Beberapa rongsokan yang masih cukup bernilai jual, seperti besi kolom dan rangka baja, sudah dicomot pengepul lain.
"Bambu sudah enggak laku reyot begitu. Dibikin steger juga enggak kuat. Genteng juga sudah enggak laku hancur. Paling hanya bata, itu juga yang masih utuh buat bangun rumah lagi," kata dia.
Kini, mereka hanya bisa menghimpun kayu-kayu kaso yang pernah menopang rumahnya untuk dijual sebagai kayu bakar ke tukang rempeyek.

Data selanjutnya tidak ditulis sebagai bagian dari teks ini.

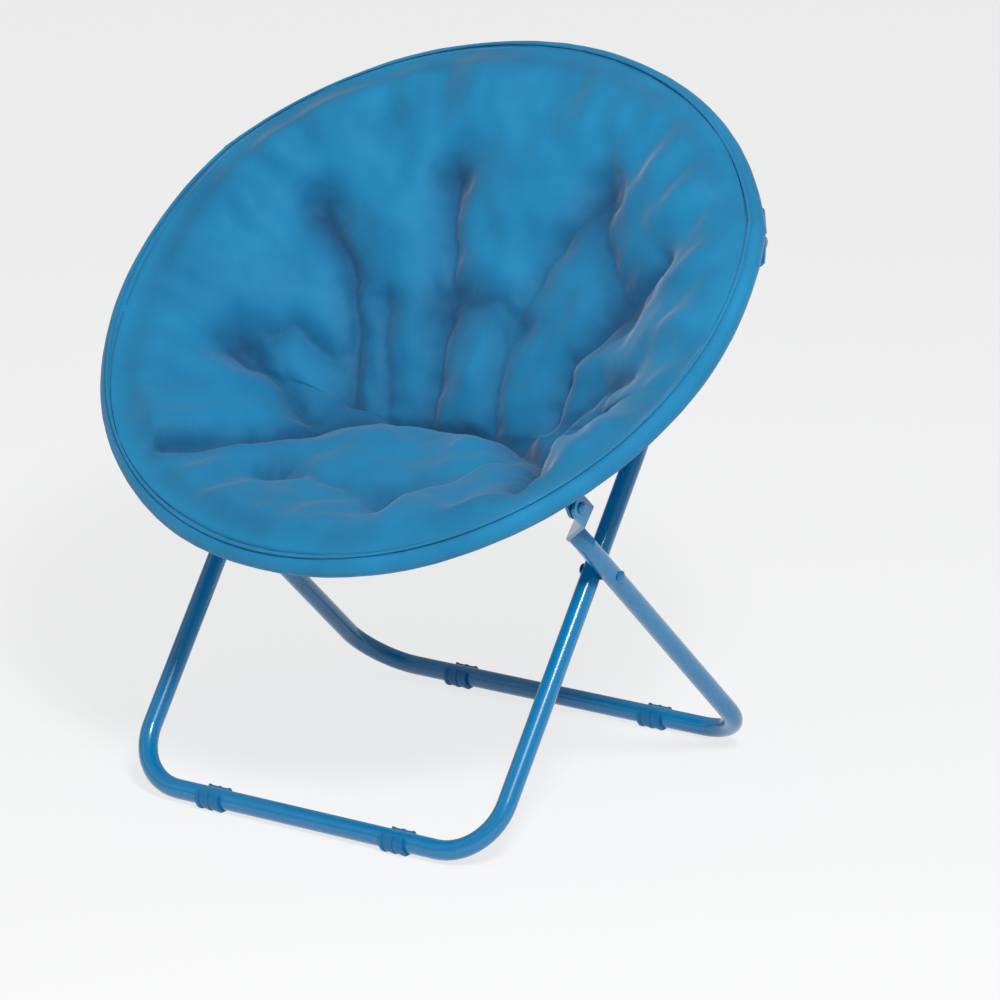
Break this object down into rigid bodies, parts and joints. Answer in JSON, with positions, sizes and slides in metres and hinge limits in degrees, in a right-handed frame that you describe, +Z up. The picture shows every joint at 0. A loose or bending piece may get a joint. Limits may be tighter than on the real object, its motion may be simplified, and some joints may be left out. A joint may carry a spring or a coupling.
{
  "type": "folding saucer chair",
  "caption": "Round folding lounge chair: padded cloth bowl in a tilted hinged hoop, carried on crossing U-shaped tube legs that fold flat with it",
  "frame": {"origin": "on the floor, under the middle of the chair's bounding box", "axes": "+Z up, the front of the seat faces -Y, +X to the sitter's left; the chair is symmetric about X = 0"},
  "size_m": [0.7798, 0.5978, 0.7789],
  "materials": {
    "leg_tube": "glossy powder coat, saturated blue",
    "hoop_tube": "glossy powder coat, saturated blue",
    "bracket_steel": "welded steel plate, powder coated blue",
    "rivet_steel": "domed steel rivet, coated blue",
    "washer_plastic": "dark moulded plastic",
    "clip_plastic": "ribbed moulded plastic, blue",
    "sleeve_fabric": "smooth woven polyester sleeve",
    "piping_fabric": "folded cloth piping",
    "pad_fabric": "padded woven polyester, tufted"
  },
  "bodies": {
    "rear_legs": {"rear_leg_frame": "leg_tube", "cross_rivet_left": "rivet_steel", "cross_rivet_right": "rivet_steel", "cross_spacer_left": "washer_plastic", "cross_spacer_right": "washer_plastic", "rear_clip_left": "clip_plastic", "rear_clip_right": "clip_plastic"},
    "front_legs": {"front_leg_frame": "leg_tube", "front_clip_left": "clip_plastic", "front_clip_right": "clip_plastic", "back_arm_rivet_left": "rivet_steel", "back_arm_rivet_right": "rivet_steel"},
    "rim_front": {"front_hoop": "hoop_tube", "hinge_fork_left": "bracket_steel", "hinge_fork_right": "bracket_steel", "hinge_pin_left": "rivet_steel", "hinge_pin_right": "rivet_steel", "front_ear_left": "bracket_steel", "front_ear_right": "bracket_steel", "front_ear_rivet_left": "rivet_steel", "front_ear_rivet_right": "rivet_steel", "front_ear_washer_left": "washer_plastic", "front_ear_washer_right": "washer_plastic", "front_rim_sleeve": "sleeve_fabric", "front_piping": "piping_fabric", "seat_pad": "pad_fabric"},
    "rim_back": {"back_hoop": "hoop_tube", "hinge_tongue_left": "bracket_steel", "hinge_tongue_right": "bracket_steel", "back_ear_left": "bracket_steel", "back_ear_right": "bracket_steel", "back_ear_rivet_left": "rivet_steel", "back_ear_rivet_right": "rivet_steel", "back_ear_washer_left": "washer_plastic", "back_ear_washer_right": "washer_plastic", "back_rim_sleeve": "sleeve_fabric", "back_piping": "piping_fabric", "back_pad": "pad_fabric"}
  },
  "joints": [
    {"name": "leg_fold", "type": "hinge", "parent": "rear_legs", "child": "front_legs", "pos_m": [0, -0.02525, 0.281], "axis": [1, 0, 0], "range_deg": [0, 72]},
    {"name": "rim_front_fold", "type": "hinge", "parent": "rear_legs", "child": "rim_front", "pos_m": [0, -0.14494, 0.39323], "axis": [1, 0, 0], "range_deg": [0, 91.61], "deforming": ["seat_pad"]},
    {"name": "rim_back_fold", "type": "hinge", "parent": "rim_front", "child": "rim_back", "pos_m": [0, 0.13985, 0.62458], "axis": [1, 0, 0], "range_deg": [-161.54, 0], "deforming": ["back_pad"]}
  ],
  "couplings": [
    {"joint": "rim_front_fold", "follows": "leg_fold", "ratio": 1.2723},
    {"joint": "rim_back_fold", "follows": "leg_fold", "ratio": -2.2434}
  ]
}
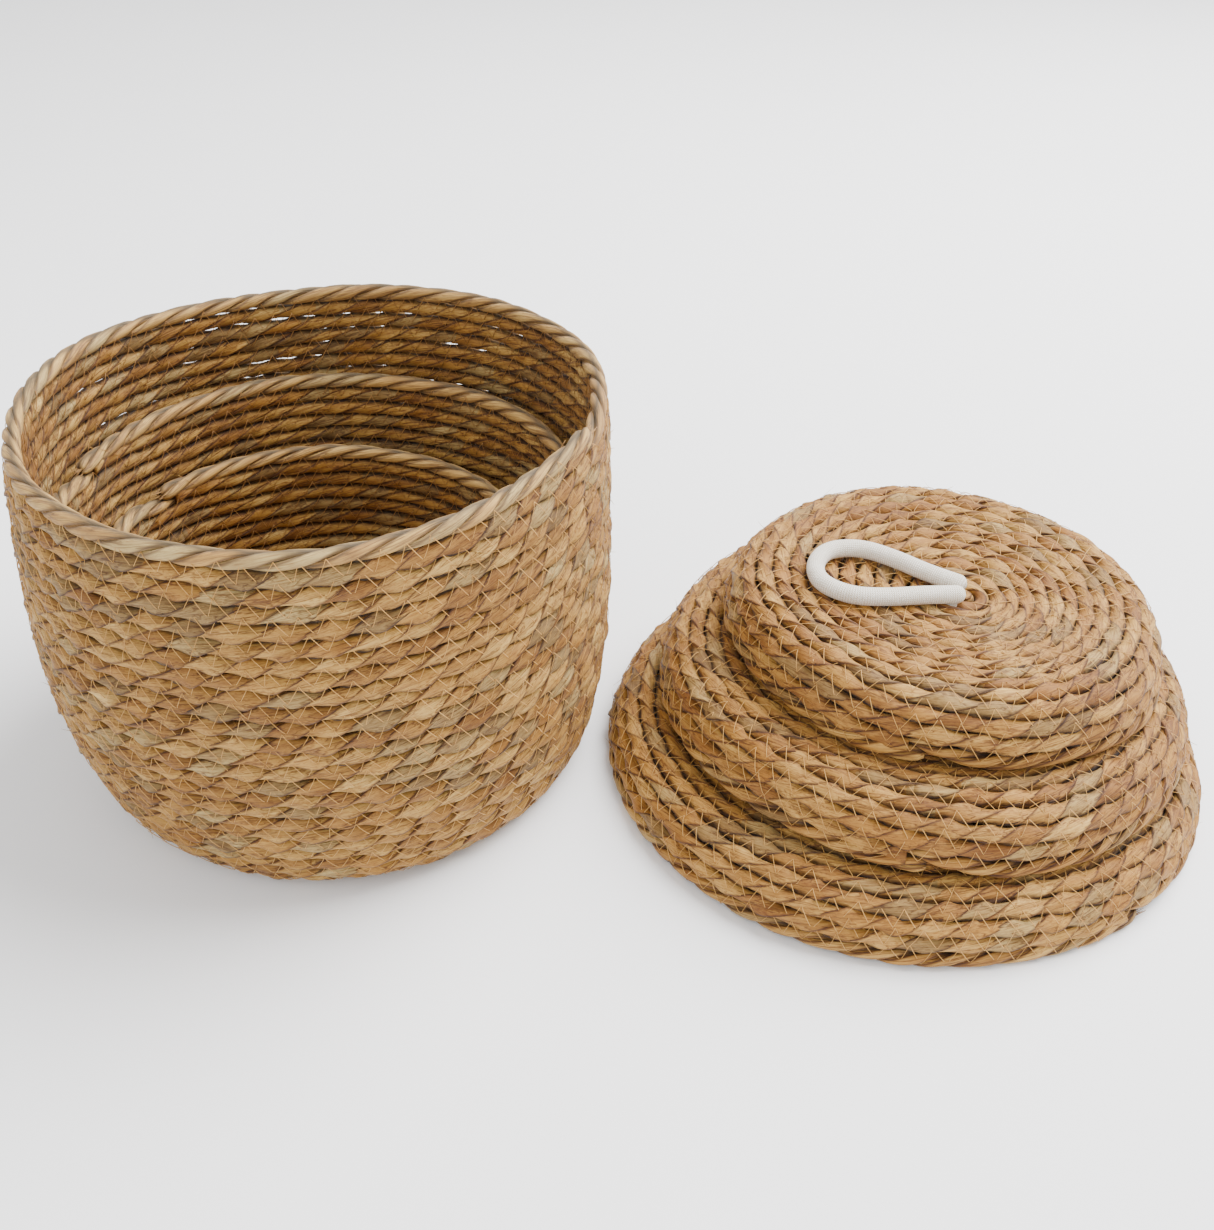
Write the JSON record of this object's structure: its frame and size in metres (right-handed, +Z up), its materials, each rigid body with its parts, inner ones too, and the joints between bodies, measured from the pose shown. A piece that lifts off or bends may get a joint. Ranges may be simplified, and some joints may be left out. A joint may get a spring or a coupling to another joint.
{
  "type": "nesting seagrass storage baskets with lids",
  "caption": "Nesting set of round coiled seagrass baskets, one inside the other, with domed lids stacked beside them, each with a cotton loop handle.",
  "frame": {"origin": "centre of the large basket's underside, on the surface it stands on", "axes": "+Z up, +X towards the stack of lids, +Y completes a right-handed frame"},
  "size_m": [0.653, 0.354, 0.219],
  "materials": {
    "seagrass_basket": "matte dried seagrass, a flattened three-strand rope sewn row to row with tan thread",
    "seagrass_rim": "matte dried seagrass, paler and rounder in the last row",
    "seagrass_lid": "matte dried seagrass, a flattened three-strand rope sewn row to row with tan thread",
    "cotton_cord": "soft matte knitted cotton cord"
  },
  "bodies": {
    "large_basket": {"large_base_coil": "seagrass_basket", "large_foot_coil": "seagrass_basket", "large_wall_coil": "seagrass_basket", "large_rim_coil": "seagrass_rim"},
    "medium_basket": {"medium_base_coil": "seagrass_basket", "medium_foot_coil": "seagrass_basket", "medium_wall_coil": "seagrass_basket", "medium_rim_coil": "seagrass_rim"},
    "small_basket": {"small_base_coil": "seagrass_basket", "small_foot_coil": "seagrass_basket", "small_wall_coil": "seagrass_basket", "small_rim_coil": "seagrass_rim"},
    "large_lid": {"large_lid_top_coil": "seagrass_lid", "large_lid_side_coil": "seagrass_lid", "large_lid_hem_coil": "seagrass_lid", "large_lid_cord_knot": "cotton_cord"},
    "large_lid_loop": {"large_lid_loop": "cotton_cord"},
    "medium_lid": {"medium_lid_top_coil": "seagrass_lid", "medium_lid_side_coil": "seagrass_lid", "medium_lid_hem_coil": "seagrass_lid", "medium_lid_cord_knot": "cotton_cord"},
    "medium_lid_loop": {"medium_lid_loop": "cotton_cord"},
    "small_lid": {"small_lid_top_coil": "seagrass_lid", "small_lid_side_coil": "seagrass_lid", "small_lid_hem_coil": "seagrass_lid", "small_lid_cord_knot": "cotton_cord"},
    "small_lid_loop": {"small_lid_loop": "cotton_cord"}
  },
  "joints": [
    {"name": "medium_basket_lift", "type": "slide", "parent": "large_basket", "child": "medium_basket", "axis": [0, 0, 1], "range_m": [0, 0.24]},
    {"name": "small_basket_lift", "type": "slide", "parent": "medium_basket", "child": "small_basket", "axis": [0, 0, 1], "range_m": [0, 0.18]},
    {"name": "large_lid_lift", "type": "slide", "parent": "large_basket", "child": "large_lid", "axis": [0, 0, 1], "range_m": [0, 0.25]},
    {"name": "medium_lid_lift", "type": "slide", "parent": "large_lid", "child": "medium_lid", "axis": [0, 0, 1], "range_m": [0, 0.08]},
    {"name": "small_lid_lift", "type": "slide", "parent": "medium_lid", "child": "small_lid", "axis": [0, 0, 1], "range_m": [0, 0.08]},
    {"name": "large_loop_hinge", "type": "hinge", "parent": "large_lid", "child": "large_lid_loop", "pos_m": [0.329, -0.04, 0.0414], "axis": [0.5, 0.866, 0], "range_deg": [0, 10]},
    {"name": "medium_loop_hinge", "type": "hinge", "parent": "medium_lid", "child": "medium_lid_loop", "pos_m": [0.335, -0.034, 0.0778], "axis": [-0.0872, 0.9962, 0], "range_deg": [0, 10]},
    {"name": "small_loop_hinge", "type": "hinge", "parent": "small_lid", "child": "small_lid_loop", "pos_m": [0.344, -0.027, 0.1142], "axis": [0.2756, 0.9613, 0], "range_deg": [0, 175]}
  ]
}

"Enggak sampai Rp 200.000, paling Rp 150.000. Ya adanya apa saja biar dapat uang," tutur Eno.
Penggusuran rumah warga di Jalan Bougenville Raya RT 001 RW 011 oleh Kementerian PUPR melalui Pemkot Bekasi, Kamis (25/7/2019), diwarnai kontroversi.
Selain bentrok dengan warga dan menyisakan rumah milik anggota ormas yang tak disentuh alat berat, penggusuran Kamis lalu dianggap sepihak.
Komnas HAM menyesalkan tindakan Pemerintah Kota Bekasi yang tak mengindahkan rekomendasi untuk bermusyawarah untuk mufakat dan melancarkan penertiban secara manusiawi.
Kepala Bidang Pengendalian Ruang Distaru Kota Bekasi Azhari mengklaim langkah penggusuran perumahan warga di Jalan Bougenville Raya, RT 001 RW 011, Jakasampurna, Bekasi Barat, tidak melanggar hak asasi manusia (HAM).
Baca juga: Pemkot Bekasi Klaim Penggusuran Perumahan di Jakasampurna Tak Langgar HAM
Azhari mengatakan, penggusuran dilakukan setelah melalui sejumlah prosedur yang berlaku pada penggusuran bangunan di atas tanah negara.
"Terbitnya SP (surat peringatan) 1, 2, dan 3 sesuai perda. Tanah negara dipastikan boleh dilakukan satu kali peringatan dan dieksekusi dalam 7 hari," ujar Azhari.
Pemkot Bekasi mengklaim menyiapkan lokasi relokasi bagi warga terdampak ke Rusunawa Bekasi Jaya, tetapi warga mengaku tidak pernah menerima surat resminya.